▸ **Aim**
Will you repeat only the lines beginning at the one that mentions "base_cover();" and ending at the one that mentions "cad_parts[node].hide_render = cad_parts[node].hide_viewport", both of them included, exactly?

▸ **Record extracts**
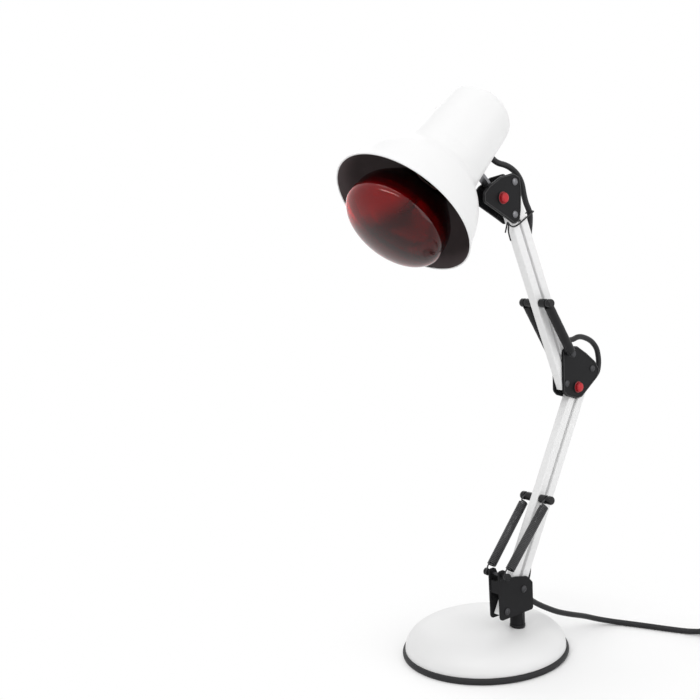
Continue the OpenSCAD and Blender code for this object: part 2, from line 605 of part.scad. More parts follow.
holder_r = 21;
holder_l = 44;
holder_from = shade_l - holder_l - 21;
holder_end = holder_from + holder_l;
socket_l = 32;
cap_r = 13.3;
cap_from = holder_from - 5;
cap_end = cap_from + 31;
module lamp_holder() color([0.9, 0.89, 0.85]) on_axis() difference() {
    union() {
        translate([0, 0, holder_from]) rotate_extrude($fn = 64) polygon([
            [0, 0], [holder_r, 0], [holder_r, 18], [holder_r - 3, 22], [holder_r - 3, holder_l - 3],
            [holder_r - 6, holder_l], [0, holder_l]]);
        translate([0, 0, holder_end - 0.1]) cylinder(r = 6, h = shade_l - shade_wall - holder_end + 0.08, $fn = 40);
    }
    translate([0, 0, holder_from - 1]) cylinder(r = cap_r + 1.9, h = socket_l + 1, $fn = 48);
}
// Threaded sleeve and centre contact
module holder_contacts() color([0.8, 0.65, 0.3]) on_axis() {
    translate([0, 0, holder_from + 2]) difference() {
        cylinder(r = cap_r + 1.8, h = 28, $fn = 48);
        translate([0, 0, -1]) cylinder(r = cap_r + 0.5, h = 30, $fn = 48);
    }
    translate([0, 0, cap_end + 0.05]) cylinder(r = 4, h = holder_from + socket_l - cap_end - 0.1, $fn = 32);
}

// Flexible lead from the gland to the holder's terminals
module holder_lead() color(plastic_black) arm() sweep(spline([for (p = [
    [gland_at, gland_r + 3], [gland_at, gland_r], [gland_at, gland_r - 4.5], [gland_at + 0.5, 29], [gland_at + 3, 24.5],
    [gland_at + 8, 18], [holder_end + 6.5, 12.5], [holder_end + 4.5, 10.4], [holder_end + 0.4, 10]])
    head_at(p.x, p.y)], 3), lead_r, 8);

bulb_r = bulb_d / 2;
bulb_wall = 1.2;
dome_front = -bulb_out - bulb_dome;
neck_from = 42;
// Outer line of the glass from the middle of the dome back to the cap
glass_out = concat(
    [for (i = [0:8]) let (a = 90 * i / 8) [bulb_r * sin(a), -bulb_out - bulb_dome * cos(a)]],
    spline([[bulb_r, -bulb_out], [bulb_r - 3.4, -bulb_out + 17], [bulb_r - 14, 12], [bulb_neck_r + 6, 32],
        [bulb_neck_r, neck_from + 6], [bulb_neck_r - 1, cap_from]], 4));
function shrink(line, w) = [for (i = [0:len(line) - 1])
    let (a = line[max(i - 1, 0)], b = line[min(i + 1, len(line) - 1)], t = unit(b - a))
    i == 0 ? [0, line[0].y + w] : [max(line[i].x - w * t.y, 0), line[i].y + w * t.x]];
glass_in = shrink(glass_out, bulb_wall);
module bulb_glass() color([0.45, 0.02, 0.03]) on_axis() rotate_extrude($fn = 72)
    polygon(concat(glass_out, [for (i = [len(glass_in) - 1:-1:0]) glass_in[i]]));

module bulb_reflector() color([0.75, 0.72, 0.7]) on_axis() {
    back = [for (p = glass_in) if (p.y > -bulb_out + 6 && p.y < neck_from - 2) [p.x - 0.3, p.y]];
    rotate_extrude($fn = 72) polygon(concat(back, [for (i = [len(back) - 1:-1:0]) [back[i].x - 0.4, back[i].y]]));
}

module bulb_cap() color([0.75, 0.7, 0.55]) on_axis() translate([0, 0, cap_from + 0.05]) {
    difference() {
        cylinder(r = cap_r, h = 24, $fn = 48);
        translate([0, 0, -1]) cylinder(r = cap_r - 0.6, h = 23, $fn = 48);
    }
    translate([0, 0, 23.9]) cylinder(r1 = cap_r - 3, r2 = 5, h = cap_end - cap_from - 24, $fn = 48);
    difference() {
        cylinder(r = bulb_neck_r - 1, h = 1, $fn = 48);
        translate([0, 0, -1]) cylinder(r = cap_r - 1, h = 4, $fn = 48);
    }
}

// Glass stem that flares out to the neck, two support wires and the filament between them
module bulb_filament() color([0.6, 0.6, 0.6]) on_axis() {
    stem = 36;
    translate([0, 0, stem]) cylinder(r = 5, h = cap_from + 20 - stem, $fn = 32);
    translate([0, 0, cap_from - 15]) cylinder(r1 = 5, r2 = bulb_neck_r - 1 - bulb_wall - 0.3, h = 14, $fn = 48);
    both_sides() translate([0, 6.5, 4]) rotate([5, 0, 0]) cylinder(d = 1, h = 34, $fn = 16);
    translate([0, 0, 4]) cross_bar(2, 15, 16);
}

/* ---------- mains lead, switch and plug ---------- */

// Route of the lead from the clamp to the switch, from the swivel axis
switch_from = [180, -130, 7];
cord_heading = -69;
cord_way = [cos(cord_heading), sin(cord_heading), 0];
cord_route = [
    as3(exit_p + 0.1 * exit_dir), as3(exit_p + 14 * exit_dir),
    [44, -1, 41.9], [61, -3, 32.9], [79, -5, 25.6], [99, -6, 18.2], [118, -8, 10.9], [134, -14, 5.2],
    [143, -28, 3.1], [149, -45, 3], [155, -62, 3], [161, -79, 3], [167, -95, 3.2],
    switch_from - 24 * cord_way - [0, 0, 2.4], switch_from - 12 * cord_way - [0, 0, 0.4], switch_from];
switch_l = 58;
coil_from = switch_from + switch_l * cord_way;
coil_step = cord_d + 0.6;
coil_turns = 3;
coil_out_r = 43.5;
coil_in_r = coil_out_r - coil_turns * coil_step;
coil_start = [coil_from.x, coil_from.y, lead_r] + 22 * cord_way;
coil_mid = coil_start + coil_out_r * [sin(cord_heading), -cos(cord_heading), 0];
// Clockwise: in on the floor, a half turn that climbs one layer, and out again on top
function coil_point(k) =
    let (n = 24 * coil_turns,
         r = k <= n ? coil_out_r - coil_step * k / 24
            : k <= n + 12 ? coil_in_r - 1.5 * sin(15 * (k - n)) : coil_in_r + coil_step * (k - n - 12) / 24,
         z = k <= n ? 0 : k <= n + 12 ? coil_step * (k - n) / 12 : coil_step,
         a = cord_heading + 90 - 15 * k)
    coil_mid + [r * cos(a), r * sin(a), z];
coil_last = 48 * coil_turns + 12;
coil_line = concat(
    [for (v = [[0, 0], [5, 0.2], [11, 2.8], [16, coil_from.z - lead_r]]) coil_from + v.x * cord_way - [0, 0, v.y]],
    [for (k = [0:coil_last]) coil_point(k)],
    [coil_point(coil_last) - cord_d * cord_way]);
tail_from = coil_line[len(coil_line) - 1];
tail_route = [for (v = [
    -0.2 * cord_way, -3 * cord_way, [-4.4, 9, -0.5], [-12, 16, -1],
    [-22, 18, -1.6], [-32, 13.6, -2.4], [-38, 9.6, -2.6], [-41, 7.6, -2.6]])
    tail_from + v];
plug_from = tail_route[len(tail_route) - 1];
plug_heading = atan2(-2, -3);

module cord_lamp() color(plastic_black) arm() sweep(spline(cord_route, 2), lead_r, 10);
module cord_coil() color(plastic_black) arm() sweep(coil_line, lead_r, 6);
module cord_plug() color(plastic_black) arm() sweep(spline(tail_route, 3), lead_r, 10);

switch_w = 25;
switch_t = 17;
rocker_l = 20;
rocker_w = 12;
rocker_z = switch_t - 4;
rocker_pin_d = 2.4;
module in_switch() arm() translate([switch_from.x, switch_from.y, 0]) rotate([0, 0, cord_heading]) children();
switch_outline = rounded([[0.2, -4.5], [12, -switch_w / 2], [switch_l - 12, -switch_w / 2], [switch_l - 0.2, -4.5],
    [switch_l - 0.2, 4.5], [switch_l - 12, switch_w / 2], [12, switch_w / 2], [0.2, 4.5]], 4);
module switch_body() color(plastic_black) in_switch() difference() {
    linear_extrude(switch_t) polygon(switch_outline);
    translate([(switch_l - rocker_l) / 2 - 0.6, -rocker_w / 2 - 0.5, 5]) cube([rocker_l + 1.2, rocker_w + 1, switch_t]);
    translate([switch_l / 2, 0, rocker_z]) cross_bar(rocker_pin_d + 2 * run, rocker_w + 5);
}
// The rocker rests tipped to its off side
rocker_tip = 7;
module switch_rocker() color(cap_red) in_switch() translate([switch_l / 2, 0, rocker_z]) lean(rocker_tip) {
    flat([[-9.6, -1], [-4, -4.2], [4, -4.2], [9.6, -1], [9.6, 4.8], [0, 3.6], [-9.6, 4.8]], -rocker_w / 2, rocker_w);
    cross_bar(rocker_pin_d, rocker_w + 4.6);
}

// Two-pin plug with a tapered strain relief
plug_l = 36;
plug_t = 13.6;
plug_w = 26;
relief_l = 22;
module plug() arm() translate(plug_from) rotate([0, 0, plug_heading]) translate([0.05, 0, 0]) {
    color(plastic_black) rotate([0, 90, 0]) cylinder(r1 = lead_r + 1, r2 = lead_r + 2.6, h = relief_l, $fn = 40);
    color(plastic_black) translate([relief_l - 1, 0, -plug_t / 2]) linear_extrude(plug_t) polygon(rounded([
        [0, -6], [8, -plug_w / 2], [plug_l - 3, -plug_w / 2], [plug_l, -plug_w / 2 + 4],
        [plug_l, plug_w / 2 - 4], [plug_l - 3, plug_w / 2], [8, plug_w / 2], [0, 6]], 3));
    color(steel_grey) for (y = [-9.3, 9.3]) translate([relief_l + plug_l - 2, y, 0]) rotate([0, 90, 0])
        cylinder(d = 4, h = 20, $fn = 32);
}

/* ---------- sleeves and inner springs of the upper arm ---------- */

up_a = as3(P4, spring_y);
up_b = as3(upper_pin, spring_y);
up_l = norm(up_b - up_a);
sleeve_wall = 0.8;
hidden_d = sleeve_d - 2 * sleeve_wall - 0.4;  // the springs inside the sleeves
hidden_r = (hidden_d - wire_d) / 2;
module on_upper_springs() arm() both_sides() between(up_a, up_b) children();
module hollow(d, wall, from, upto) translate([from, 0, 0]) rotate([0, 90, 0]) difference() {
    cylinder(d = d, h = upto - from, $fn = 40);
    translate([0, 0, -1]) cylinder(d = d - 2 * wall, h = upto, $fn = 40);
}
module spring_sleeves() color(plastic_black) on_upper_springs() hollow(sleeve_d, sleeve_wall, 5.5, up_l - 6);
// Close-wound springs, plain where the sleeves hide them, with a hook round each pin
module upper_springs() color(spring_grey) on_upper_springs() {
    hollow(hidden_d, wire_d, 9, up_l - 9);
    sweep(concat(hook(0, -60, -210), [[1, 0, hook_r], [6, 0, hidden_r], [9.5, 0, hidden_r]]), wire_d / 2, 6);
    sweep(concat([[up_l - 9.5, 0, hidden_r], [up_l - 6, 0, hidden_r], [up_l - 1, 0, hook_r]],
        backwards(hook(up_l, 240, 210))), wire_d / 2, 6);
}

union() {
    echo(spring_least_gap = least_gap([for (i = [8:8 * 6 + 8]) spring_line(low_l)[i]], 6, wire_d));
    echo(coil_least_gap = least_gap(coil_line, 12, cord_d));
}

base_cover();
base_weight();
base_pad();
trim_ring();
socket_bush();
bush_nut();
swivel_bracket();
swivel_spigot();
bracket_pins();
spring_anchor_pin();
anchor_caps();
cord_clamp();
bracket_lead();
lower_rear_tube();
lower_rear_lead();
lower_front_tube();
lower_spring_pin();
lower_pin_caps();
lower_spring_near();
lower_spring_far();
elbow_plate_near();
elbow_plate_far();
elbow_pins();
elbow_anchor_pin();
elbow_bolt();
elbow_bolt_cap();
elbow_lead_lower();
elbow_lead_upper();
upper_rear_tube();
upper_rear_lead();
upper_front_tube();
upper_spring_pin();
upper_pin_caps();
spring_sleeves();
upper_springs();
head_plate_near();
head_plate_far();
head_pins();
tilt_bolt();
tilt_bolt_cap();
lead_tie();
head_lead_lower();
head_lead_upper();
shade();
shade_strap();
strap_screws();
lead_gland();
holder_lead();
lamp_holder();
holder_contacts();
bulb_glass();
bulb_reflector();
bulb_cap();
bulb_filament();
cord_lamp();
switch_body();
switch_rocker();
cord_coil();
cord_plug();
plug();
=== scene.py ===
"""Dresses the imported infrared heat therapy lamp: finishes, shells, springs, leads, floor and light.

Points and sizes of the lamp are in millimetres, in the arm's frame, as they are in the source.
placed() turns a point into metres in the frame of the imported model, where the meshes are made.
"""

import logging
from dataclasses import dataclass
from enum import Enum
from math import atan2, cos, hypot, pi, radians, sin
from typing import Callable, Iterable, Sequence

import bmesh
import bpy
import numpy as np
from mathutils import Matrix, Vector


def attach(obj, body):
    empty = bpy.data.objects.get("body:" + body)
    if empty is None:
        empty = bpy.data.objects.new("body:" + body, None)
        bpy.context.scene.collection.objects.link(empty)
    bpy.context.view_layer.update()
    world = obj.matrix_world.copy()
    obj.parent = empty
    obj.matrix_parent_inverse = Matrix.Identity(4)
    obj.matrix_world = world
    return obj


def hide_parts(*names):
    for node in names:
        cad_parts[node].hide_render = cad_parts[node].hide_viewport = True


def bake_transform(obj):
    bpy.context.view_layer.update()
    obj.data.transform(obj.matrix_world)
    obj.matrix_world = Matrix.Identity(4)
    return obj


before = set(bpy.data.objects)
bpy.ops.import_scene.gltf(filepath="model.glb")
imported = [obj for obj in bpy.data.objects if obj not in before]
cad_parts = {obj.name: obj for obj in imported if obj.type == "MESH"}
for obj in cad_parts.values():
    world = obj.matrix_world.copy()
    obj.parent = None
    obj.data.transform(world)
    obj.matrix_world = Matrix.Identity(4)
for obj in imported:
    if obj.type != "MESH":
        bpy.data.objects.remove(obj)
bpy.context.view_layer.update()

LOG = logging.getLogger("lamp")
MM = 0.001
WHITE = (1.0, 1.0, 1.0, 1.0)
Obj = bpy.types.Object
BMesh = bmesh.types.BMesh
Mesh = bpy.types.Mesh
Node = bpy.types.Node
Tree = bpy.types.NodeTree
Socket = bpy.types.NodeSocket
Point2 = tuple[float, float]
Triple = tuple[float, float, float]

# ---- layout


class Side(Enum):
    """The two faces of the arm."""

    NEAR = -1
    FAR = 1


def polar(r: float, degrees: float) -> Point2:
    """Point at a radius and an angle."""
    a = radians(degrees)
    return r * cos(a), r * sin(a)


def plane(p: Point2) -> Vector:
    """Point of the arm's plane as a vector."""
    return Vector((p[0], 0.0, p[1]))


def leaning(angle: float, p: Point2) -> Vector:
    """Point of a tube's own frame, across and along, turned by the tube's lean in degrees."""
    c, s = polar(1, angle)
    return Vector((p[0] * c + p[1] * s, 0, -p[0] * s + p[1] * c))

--

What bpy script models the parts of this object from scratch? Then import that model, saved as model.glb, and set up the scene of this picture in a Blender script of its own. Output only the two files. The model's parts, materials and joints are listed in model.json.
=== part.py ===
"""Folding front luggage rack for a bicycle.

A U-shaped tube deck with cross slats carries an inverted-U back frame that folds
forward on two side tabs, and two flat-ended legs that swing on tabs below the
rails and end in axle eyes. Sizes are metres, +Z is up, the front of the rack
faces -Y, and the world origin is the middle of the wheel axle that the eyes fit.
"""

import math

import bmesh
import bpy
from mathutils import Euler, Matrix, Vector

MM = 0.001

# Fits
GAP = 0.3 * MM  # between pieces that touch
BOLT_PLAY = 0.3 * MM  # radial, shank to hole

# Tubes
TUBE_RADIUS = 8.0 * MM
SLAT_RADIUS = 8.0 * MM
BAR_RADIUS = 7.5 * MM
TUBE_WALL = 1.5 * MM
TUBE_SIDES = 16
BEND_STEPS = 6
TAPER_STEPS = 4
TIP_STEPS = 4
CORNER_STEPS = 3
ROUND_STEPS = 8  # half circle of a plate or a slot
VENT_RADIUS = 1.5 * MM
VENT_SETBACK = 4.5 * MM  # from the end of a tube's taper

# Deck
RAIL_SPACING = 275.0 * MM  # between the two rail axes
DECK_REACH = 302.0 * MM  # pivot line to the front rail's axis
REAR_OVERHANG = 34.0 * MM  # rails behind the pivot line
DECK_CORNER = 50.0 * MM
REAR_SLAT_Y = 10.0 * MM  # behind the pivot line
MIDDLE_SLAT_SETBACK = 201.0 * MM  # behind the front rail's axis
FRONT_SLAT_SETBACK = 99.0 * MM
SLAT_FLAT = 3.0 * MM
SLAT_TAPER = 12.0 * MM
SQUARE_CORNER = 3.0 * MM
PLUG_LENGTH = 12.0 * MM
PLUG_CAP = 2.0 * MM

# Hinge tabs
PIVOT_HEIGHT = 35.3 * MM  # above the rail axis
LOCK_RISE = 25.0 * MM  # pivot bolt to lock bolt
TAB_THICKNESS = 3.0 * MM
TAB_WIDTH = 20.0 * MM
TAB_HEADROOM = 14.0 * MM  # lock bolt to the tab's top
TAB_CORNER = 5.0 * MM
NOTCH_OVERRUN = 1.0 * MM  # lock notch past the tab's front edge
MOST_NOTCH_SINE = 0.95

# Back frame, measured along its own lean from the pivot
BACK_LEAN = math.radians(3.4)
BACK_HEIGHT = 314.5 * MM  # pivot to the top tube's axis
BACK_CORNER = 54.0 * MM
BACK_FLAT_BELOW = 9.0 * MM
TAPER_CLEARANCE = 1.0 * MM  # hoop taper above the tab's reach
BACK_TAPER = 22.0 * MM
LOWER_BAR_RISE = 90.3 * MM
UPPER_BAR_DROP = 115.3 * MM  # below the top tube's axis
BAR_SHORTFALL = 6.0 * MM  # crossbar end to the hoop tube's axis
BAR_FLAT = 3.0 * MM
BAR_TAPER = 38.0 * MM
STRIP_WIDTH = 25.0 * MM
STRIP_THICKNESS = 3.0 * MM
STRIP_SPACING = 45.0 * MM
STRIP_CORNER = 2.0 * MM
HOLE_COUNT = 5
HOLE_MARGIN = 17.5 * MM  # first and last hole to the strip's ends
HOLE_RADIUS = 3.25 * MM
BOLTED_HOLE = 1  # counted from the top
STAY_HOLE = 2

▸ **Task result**
base_cover();
base_weight();
base_pad();
trim_ring();
socket_bush();
bush_nut();
swivel_bracket();
swivel_spigot();
bracket_pins();
spring_anchor_pin();
anchor_caps();
cord_clamp();
bracket_lead();
lower_rear_tube();
lower_rear_lead();
lower_front_tube();
lower_spring_pin();
lower_pin_caps();
lower_spring_near();
lower_spring_far();
elbow_plate_near();
elbow_plate_far();
elbow_pins();
elbow_anchor_pin();
elbow_bolt();
elbow_bolt_cap();
elbow_lead_lower();
elbow_lead_upper();
upper_rear_tube();
upper_rear_lead();
upper_front_tube();
upper_spring_pin();
upper_pin_caps();
spring_sleeves();
upper_springs();
head_plate_near();
head_plate_far();
head_pins();
tilt_bolt();
tilt_bolt_cap();
lead_tie();
head_lead_lower();
head_lead_upper();
shade();
shade_strap();
strap_screws();
lead_gland();
holder_lead();
lamp_holder();
holder_contacts();
bulb_glass();
bulb_reflector();
bulb_cap();
bulb_filament();
cord_lamp();
switch_body();
switch_rocker();
cord_coil();
cord_plug();
plug();
=== scene.py ===
"""Dresses the imported infrared heat therapy lamp: finishes, shells, springs, leads, floor and light.

Points and sizes of the lamp are in millimetres, in the arm's frame, as they are in the source.
placed() turns a point into metres in the frame of the imported model, where the meshes are made.
"""

import logging
from dataclasses import dataclass
from enum import Enum
from math import atan2, cos, hypot, pi, radians, sin
from typing import Callable, Iterable, Sequence

import bmesh
import bpy
import numpy as np
from mathutils import Matrix, Vector


def attach(obj, body):
    empty = bpy.data.objects.get("body:" + body)
    if empty is None:
        empty = bpy.data.objects.new("body:" + body, None)
        bpy.context.scene.collection.objects.link(empty)
    bpy.context.view_layer.update()
    world = obj.matrix_world.copy()
    obj.parent = empty
    obj.matrix_parent_inverse = Matrix.Identity(4)
    obj.matrix_world = world
    return obj


def hide_parts(*names):
    for node in names:
        cad_parts[node].hide_render = cad_parts[node].hide_viewport = True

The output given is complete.